In the early 1980s, Sarno kicked around the Pacific Northwest. Her daughter was born in Reedsport, Ore., a coastal town similar to Homer. She farmed in Olympia, Wash., selling salad packs at the local farmers market. 

As a child growing up in a musical Italian-American family, Sarno fell in love with music. In the northwest she played in Americana-country bands like Titan Valley, a bluegrass-Western swing band.

“Country music made me understand country people better,” she said.

In 1995 Sarno moved to Tucson, Ariz., to take care of her mother. 

“I love rain and snow and wet,” Sarno said. “It was a 13-year exile from where I wanted to be. I wanted to go farther north.”

In Tucson, Sarno started Sustainable Tucson, learned about dryland permaculture and taught music, at one point up to 45 students. When her mother moved to Tacoma to be with Sarno’s brother, Sarno could follow her dream. A Tucson friend, Mike Glasgow, Homer’s “spoon guy,” suggested Homer.

“He knew I would love Homer, and he was right,” Sarno said of Glasgow.

Bremicker has been her advisor about Homer culture, she said.

“It’s been such a joy to become part of a fishing family that has these deep roots.

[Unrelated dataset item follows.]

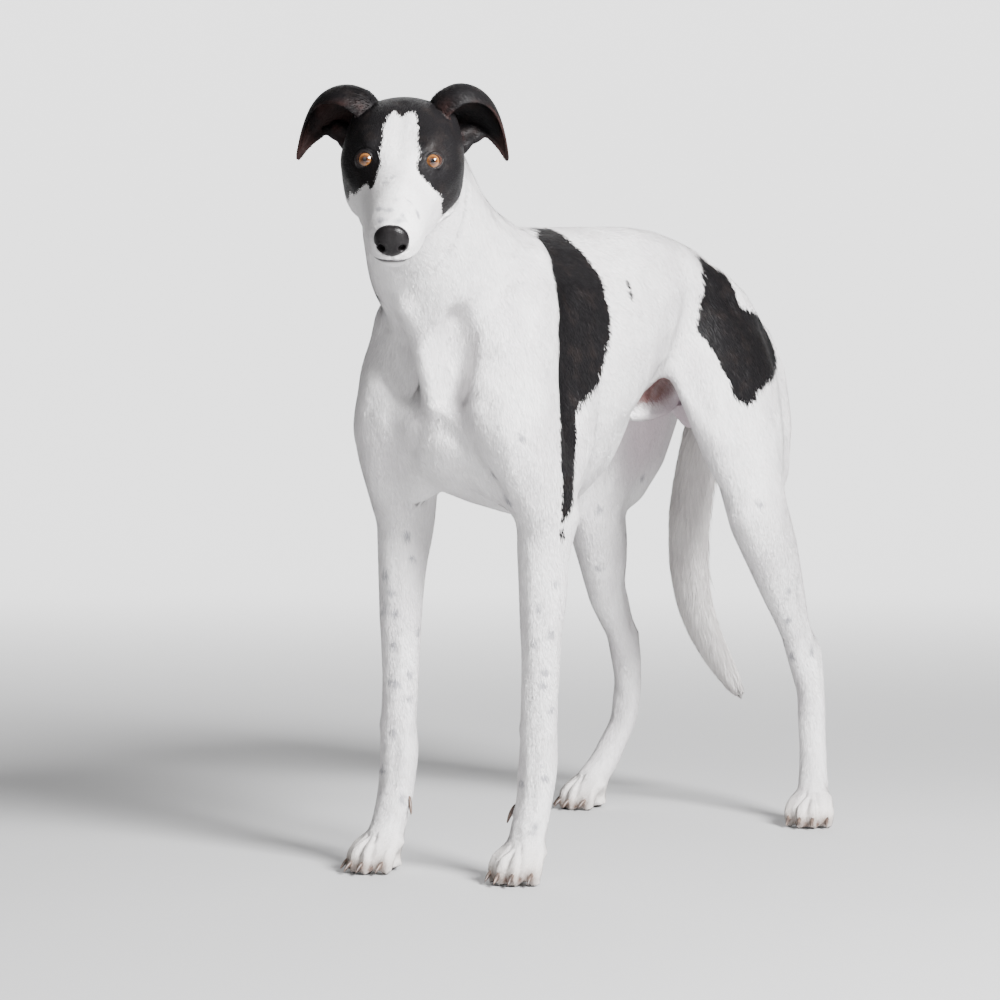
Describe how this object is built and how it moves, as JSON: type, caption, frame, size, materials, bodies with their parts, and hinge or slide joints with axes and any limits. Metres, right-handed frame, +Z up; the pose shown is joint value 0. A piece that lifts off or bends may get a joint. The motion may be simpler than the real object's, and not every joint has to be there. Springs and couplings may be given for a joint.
{
  "type": "standing sighthound dog",
  "caption": "Life-size short-coated sighthound standing square with its head turned to its left, folded ears, tucked belly and a long hanging tail.",
  "frame": {"origin": "on the floor under the middle of the dog's bounding box", "axes": "+Z up; the dog stands facing -Y with its head turned towards +X, its own left side is +X, and its tail is at +Y"},
  "size_m": [0.3782, 1.0276, 0.8421],
  "materials": {
    "coat": "short dense hair, white with black patches",
    "ear_leather": "very short fine black hair over thin leather",
    "nose_leather": "moist and finely pebbled",
    "claw_horn": "satin horn",
    "eye": "wet and clear"
  },
  "bodies": {
    "root": {"trunk": "coat", "neck": "coat", "head": "coat", "lower_jaw": "coat", "ear_left": "ear_leather", "ear_right": "ear_leather", "eye_left": "eye", "eye_right": "eye", "nose": "nose_leather", "foreleg_left": "coat", "foreleg_right": "coat", "hindleg_left": "coat", "hindleg_right": "coat", "forepaw_left": "coat", "forepaw_right": "coat", "hindpaw_left": "coat", "hindpaw_right": "coat", "tail": "coat", "dewclaw_left": "claw_horn", "dewclaw_right": "claw_horn", "claw_forepaw_left_1": "claw_horn", "claw_forepaw_left_2": "claw_horn", "claw_forepaw_left_3": "claw_horn", "claw_forepaw_left_4": "claw_horn", "claw_forepaw_right_1": "claw_horn", "claw_forepaw_right_2": "claw_horn", "claw_forepaw_right_3": "claw_horn", "claw_forepaw_right_4": "claw_horn", "claw_hindpaw_left_1": "claw_horn", "claw_hindpaw_left_2": "claw_horn", "claw_hindpaw_left_3": "claw_horn", "claw_hindpaw_left_4": "claw_horn", "claw_hindpaw_right_1": "claw_horn", "claw_hindpaw_right_2": "claw_horn", "claw_hindpaw_right_3": "claw_horn", "claw_hindpaw_right_4": "claw_horn"}
  },
  "joints": []
}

He grounds me in Homer community life.”

When no one stepped up to oppose Wythe, Sarno ran “to create a dialogue,” she said.

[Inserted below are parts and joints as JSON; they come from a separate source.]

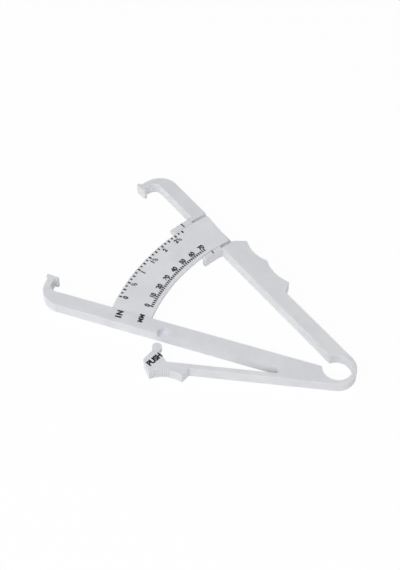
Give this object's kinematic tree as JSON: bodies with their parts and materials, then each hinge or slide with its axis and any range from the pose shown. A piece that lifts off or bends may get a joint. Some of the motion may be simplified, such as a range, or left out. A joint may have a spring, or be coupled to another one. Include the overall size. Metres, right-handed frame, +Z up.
{
  "type": "skinfold caliper",
  "caption": "White moulded skinfold caliper with a spring ring, two jaw arms, a curved scale plate and a click lever.",
  "frame": {"origin": "centre of the ring's bore on the underside", "axes": "+Z up through the ring's bore with the caliper lying flat, +X to the right and +Y to the back; the jaws are at the left"},
  "size_m": [0.1504, 0.1333, 0.0061],
  "materials": {
    "white_abs": "satin",
    "black_print": "matte"
  },
  "bodies": {
    "scale_arm": {"spring_ring": "white_abs", "lower_arm": "white_abs", "fork_block": "white_abs", "lower_jaw": "white_abs", "lower_jaw_pad": "white_abs", "scale_plate": "white_abs", "inch_scale": "black_print", "millimetre_scale": "black_print"},
    "slide_arm": {"handle_arm": "white_abs", "finger_grip": "white_abs", "guide_bed": "white_abs", "inner_guide_rail": "white_abs", "outer_guide_wing": "white_abs", "inner_index_mark": "black_print", "outer_index_mark": "black_print", "upper_jaw_arm": "white_abs", "upper_jaw": "white_abs", "upper_jaw_pad": "white_abs"},
    "click_lever": {"lever_beam": "white_abs", "thumb_pad": "white_abs", "thumb_rest": "white_abs", "click_ball": "white_abs"}
  },
  "joints": [
    {"name": "jaw_closing", "type": "hinge", "parent": "scale_arm", "child": "slide_arm", "pos_m": [0.0016, 0.0012, 0.003], "axis": [0, 0, 1], "range_deg": [0, 28], "stiffness_Nm_per_rad": 1.2, "deforming": ["spring_ring"]},
    {"name": "lever_press", "type": "hinge", "parent": "scale_arm", "child": "click_lever", "pos_m": [-0.02878, -0.0012, 0.003], "axis": [0, 0, 1], "range_deg": [-9.5, 0], "stiffness_Nm_per_rad": 0.25}
  ]
}
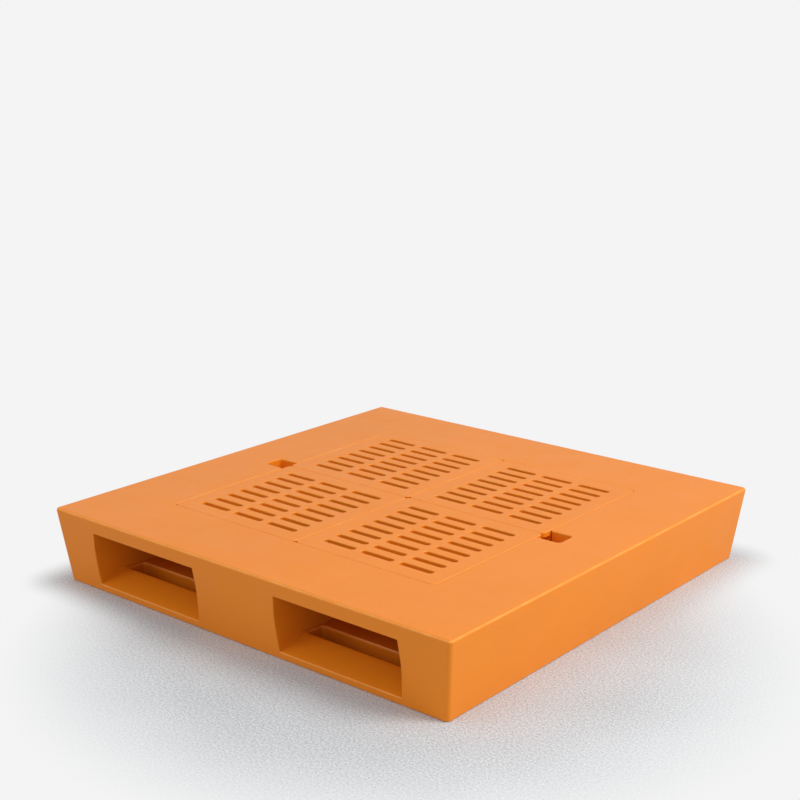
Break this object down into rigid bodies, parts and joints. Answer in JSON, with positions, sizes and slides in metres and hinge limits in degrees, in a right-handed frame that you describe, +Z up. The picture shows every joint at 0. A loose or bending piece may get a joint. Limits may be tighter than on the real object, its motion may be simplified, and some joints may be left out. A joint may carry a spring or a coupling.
{
  "type": "spill containment pallet",
  "caption": "Low polyethylene spill containment pallet for 200 litre drums, with through fork tunnels, lift-out slotted deck panels over a sump, and a screwed drain plug.",
  "frame": {"origin": "on the ground under the middle of the pallet", "axes": "+Z up; the fork tunnels run along Y; the drain faces +Y; X is across the tunnels"},
  "size_m": [1.1998, 1.1998, 0.185],
  "materials": {
    "orange_polyethylene": "rotomoulded polyethylene, semi-matt with a fine pebbled grain",
    "black_polyethylene": "recycled black polyethylene, matt",
    "black_polypropylene": "injection-moulded polypropylene, satin",
    "black_rubber": "moulded rubber, matt"
  },
  "bodies": {
    "root": {"pallet_body": "orange_polyethylene", "support_column_front": "black_polyethylene", "support_column_centre": "black_polyethylene", "support_column_rear": "black_polyethylene", "drain_fitting": "black_polypropylene", "drain_fitting_gasket": "black_rubber", "drain_locknut": "black_polypropylene"},
    "front_left_panel": {"deck_panel_front_left": "orange_polyethylene"},
    "front_right_panel": {"deck_panel_front_right": "orange_polyethylene"},
    "rear_left_panel": {"deck_panel_rear_left": "orange_polyethylene"},
    "rear_right_panel": {"deck_panel_rear_right": "orange_polyethylene"},
    "plug_gasket": {"drain_plug_gasket": "black_rubber"},
    "plug": {"drain_plug": "black_polypropylene"}
  },
  "joints": [
    {"name": "front_left_panel_lift", "type": "slide", "parent": "root", "child": "front_left_panel", "axis": [0, 0, 1], "range_m": [0, 0.2]},
    {"name": "front_right_panel_lift", "type": "slide", "parent": "root", "child": "front_right_panel", "axis": [0, 0, 1], "range_m": [0, 0.2]},
    {"name": "rear_left_panel_lift", "type": "slide", "parent": "root", "child": "rear_left_panel", "axis": [0, 0, 1], "range_m": [0, 0.2]},
    {"name": "rear_right_panel_lift", "type": "slide", "parent": "root", "child": "rear_right_panel", "axis": [0, 0, 1], "range_m": [0, 0.2]},
    {"name": "plug_travel", "type": "slide", "parent": "root", "child": "plug_gasket", "axis": [0, 1, 0], "range_m": [0, 0.0116]},
    {"name": "plug_turn", "type": "hinge", "parent": "plug_gasket", "child": "plug", "pos_m": [0, 0.559, 0.038], "axis": [0, 1, 0], "range_deg": [0, 1800]}
  ],
  "couplings": [
    {"joint": "plug_travel", "follows": "plug_turn", "m_per_rad": 0.00036749}
  ]
}
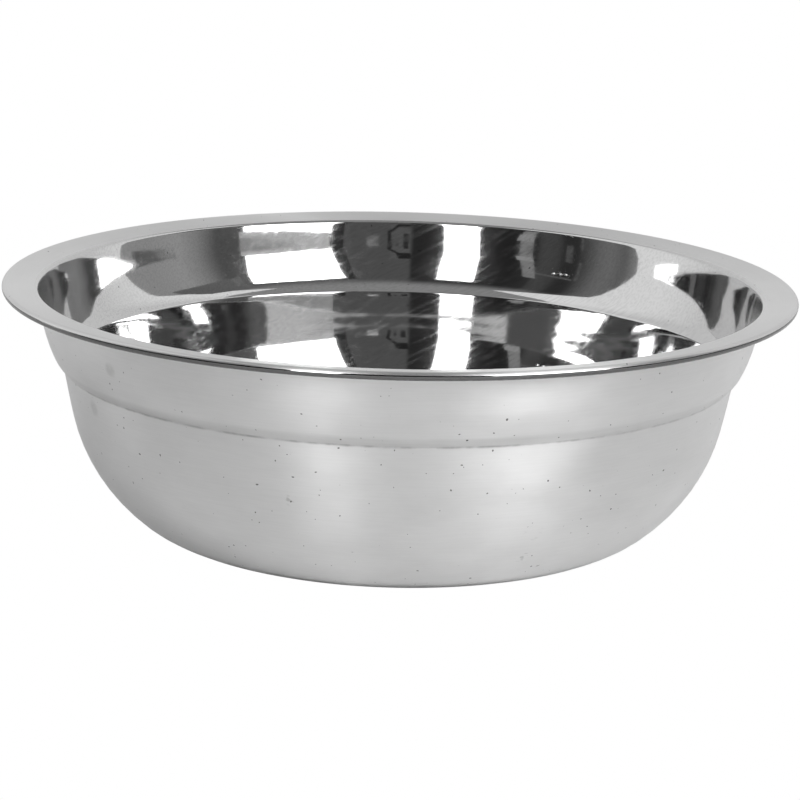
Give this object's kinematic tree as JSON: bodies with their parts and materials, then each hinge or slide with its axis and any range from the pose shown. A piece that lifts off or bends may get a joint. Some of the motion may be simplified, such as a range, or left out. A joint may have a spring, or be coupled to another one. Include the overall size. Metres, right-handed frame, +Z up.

“As I’ve gotten into the campaign, I realized what I bring is an ability to analyze the problem that had grown up over the last few years where the city council and mayor were making some very unpopular decisions,” Sarno said.

Stopping the Kachemak Drive Path Project and not letting the Kachemak Bay Wooden Boat Society lease a lot by the Pier One Theatre are examples of projects the council stopped, she said. Sarno advocates more city cooperation with nonprofits, like what happened with the volunteer-led Homer Playground Project. 

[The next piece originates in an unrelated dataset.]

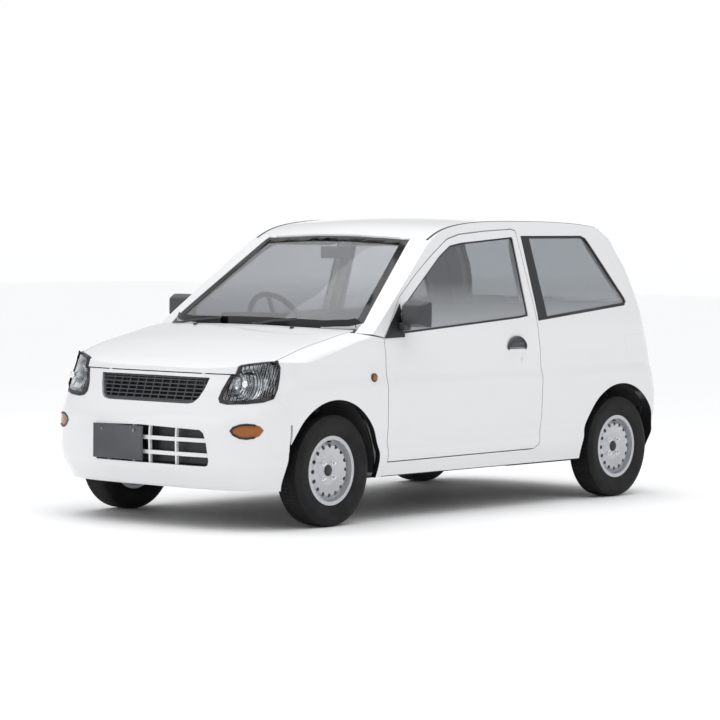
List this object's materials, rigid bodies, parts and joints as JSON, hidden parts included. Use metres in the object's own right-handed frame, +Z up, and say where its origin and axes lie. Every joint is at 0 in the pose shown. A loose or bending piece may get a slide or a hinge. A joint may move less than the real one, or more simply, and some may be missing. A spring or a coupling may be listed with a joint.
{
  "type": "kei car",
  "caption": "Small upright three-door hatchback car with side doors, tailgate, bonnet, steered front wheels and a hollow cabin, on steel wheels.",
  "frame": {"origin": "on the ground, under the middle of the overall length and width", "axes": "+Z up, +Y towards the tail along the car, +X towards the car's left side"},
  "size_m": [1.718, 3.3911, 1.4799],
  "materials": {
    "white_paint": "gloss white paint",
    "dark_plastic": "grained dark grey plastic",
    "floor_steel": "dark underseal",
    "glass": "tinted glass",
    "lamp_glass": "clear lens",
    "amber_lens": "amber lens",
    "red_lens": "red lens",
    "reflector": "bright metallised bowl",
    "trim_fabric": "woven seat cloth",
    "cabin_plastic": "grained cabin plastic",
    "tyre": "black rubber",
    "wheel_steel": "silver painted steel",
    "black_steel": "black chassis paint",
    "engine_metal": "cast alloy",
    "exhaust_steel": "bare steel"
  },
  "bodies": {
    "car_body": {"body_side_left": "white_paint", "body_side_right": "white_paint", "cowl": "dark_plastic", "dashboard": "cabin_plastic", "engine_block": "engine_metal", "exhaust": "exhaust_steel", "floor_pan": "floor_steel", "front_bumper": "white_paint", "front_fender_left": "white_paint", "front_fender_right": "white_paint", "front_grille": "dark_plastic", "front_suspension": "black_steel", "fuel_lid": "white_paint", "fuel_tank": "black_steel", "headlamps": "lamp_glass", "indicators": "amber_lens", "intake_bars": "white_paint", "lamp_bowls": "reflector", "quarter_windows": "glass", "radiator": "black_steel", "rear_axle": "black_steel", "rear_bench": "trim_fabric", "rear_bumper": "white_paint", "roof_panel": "white_paint", "seat_left": "trim_fabric", "seat_right": "trim_fabric", "steering_column": "cabin_plastic", "tail_lamps": "red_lens", "windscreen": "glass"},
    "door_left": {"door_left": "white_paint", "door_glass_left": "glass", "mirror_left": "dark_plastic", "door_handle_left": "dark_plastic"},
    "door_right": {"door_right": "white_paint", "door_glass_right": "glass", "mirror_right": "dark_plastic", "door_handle_right": "dark_plastic"},
    "tailgate": {"tailgate": "white_paint", "tailgate_glass": "glass"},
    "bonnet": {"bonnet": "white_paint"},
    "steering_wheel": {"steering_wheel": "cabin_plastic"},
    "knuckle_left": {"knuckle_left": "black_steel"},
    "knuckle_right": {"knuckle_right": "black_steel"},
    "wheel_front_left": {"wheel_front_left": "wheel_steel", "tyre_front_left": "tyre"},
    "wheel_front_right": {"wheel_front_right": "wheel_steel", "tyre_front_right": "tyre"},
    "wheel_rear_left": {"wheel_rear_left": "wheel_steel", "tyre_rear_left": "tyre"},
    "wheel_rear_right": {"wheel_rear_right": "wheel_steel", "tyre_rear_right": "tyre"}
  },
  "joints": [
    {"name": "door_left_swing", "type": "hinge", "parent": "car_body", "child": "door_left", "pos_m": [0.73, -0.76, 0.6], "axis": [0, 0, -1], "range_deg": [0, 65]},
    {"name": "door_right_swing", "type": "hinge", "parent": "car_body", "child": "door_right", "pos_m": [-0.73, -0.76, 0.6], "axis": [0, 0, 1], "range_deg": [0, 65]},
    {"name": "tailgate_lift", "type": "hinge", "parent": "car_body", "child": "tailgate", "pos_m": [0, 1.283, 1.444], "axis": [1, 0, 0], "range_deg": [0, 80]},
    {"name": "bonnet_lift", "type": "hinge", "parent": "car_body", "child": "bonnet", "pos_m": [0, -0.942, 0.93], "axis": [-1, 0, 0], "range_deg": [0, 50]},
    {"name": "steer_left", "type": "hinge", "parent": "car_body", "child": "knuckle_left", "pos_m": [0.545, -1.117, 0.268], "axis": [0, 0, 1], "range_deg": [-34, 34]},
    {"name": "steer_right", "type": "hinge", "parent": "car_body", "child": "knuckle_right", "pos_m": [-0.545, -1.117, 0.268], "axis": [0, 0, 1], "range_deg": [-34, 34]},
    {"name": "steering_wheel_turn", "type": "hinge", "parent": "car_body", "child": "steering_wheel", "pos_m": [-0.325, -0.35647, 0.9176], "axis": [0, 0.9063, 0.4226], "range_deg": [-510, 510]},
    {"name": "wheel_front_left_spin", "type": "hinge", "parent": "knuckle_left", "child": "wheel_front_left", "pos_m": [0.6475, -1.117, 0.268], "axis": [1, 0, 0], "continuous": true},
    {"name": "wheel_front_right_spin", "type": "hinge", "parent": "knuckle_right", "child": "wheel_front_right", "pos_m": [-0.6475, -1.117, 0.268], "axis": [1, 0, 0], "continuous": true},
    {"name": "wheel_rear_left_spin", "type": "hinge", "parent": "car_body", "child": "wheel_rear_left", "pos_m": [0.645, 1.223, 0.268], "axis": [1, 0, 0], "continuous": true},
    {"name": "wheel_rear_right_spin", "type": "hinge", "parent": "car_body", "child": "wheel_rear_right", "pos_m": [-0.645, 1.223, 0.268], "axis": [1, 0, 0], "continuous": true}
  ],
  "couplings": [
    {"joint": "steer_right", "follows": "steer_left", "ratio": 1},
    {"joint": "steering_wheel_turn", "follows": "steer_left", "ratio": 15}
  ]
}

“How can the city get out of the way and let the nonprofit community go ahead with these projects the nonprofit wants to do and the public needs?” Sarno asked.

Sarno quoted former Mayor Jack Cushing on what she sees as the role of Homer mayor.

“‘The mayor’s job is to make people love Homer,’” she said.

Beyond that, the mayor should listen.

“I see the mayor as listening to the circles of communities,” she said. “I’m a collaborator. I’m a negotiator. I’m relentlessly positive.”

At the top of Sarno’s to-do list is diverting the Public Safety Building project away from the Homer Education and Recreational Complex, or HERC. She advocates putting the Public Safety Building in the Public Works complex by Beluga Slough. She also advocates a system of kid-safe paths and food security. 

Sarno supports finding a permanent home for the Homer Farmers Market in the Town Center.

If Sarno had to cut the budget, she said she’d look at city salaries. She’d like to look at more efficient use of health care funds and focus more on nutritional and preventative health. 

Homer’s strength is “its people. Its beauty, its fish, its entrepreneurial spirit,” Sarno said. Homer’s weakness is that investment capital isn’t making it to the entrepreneurs needing it, she said.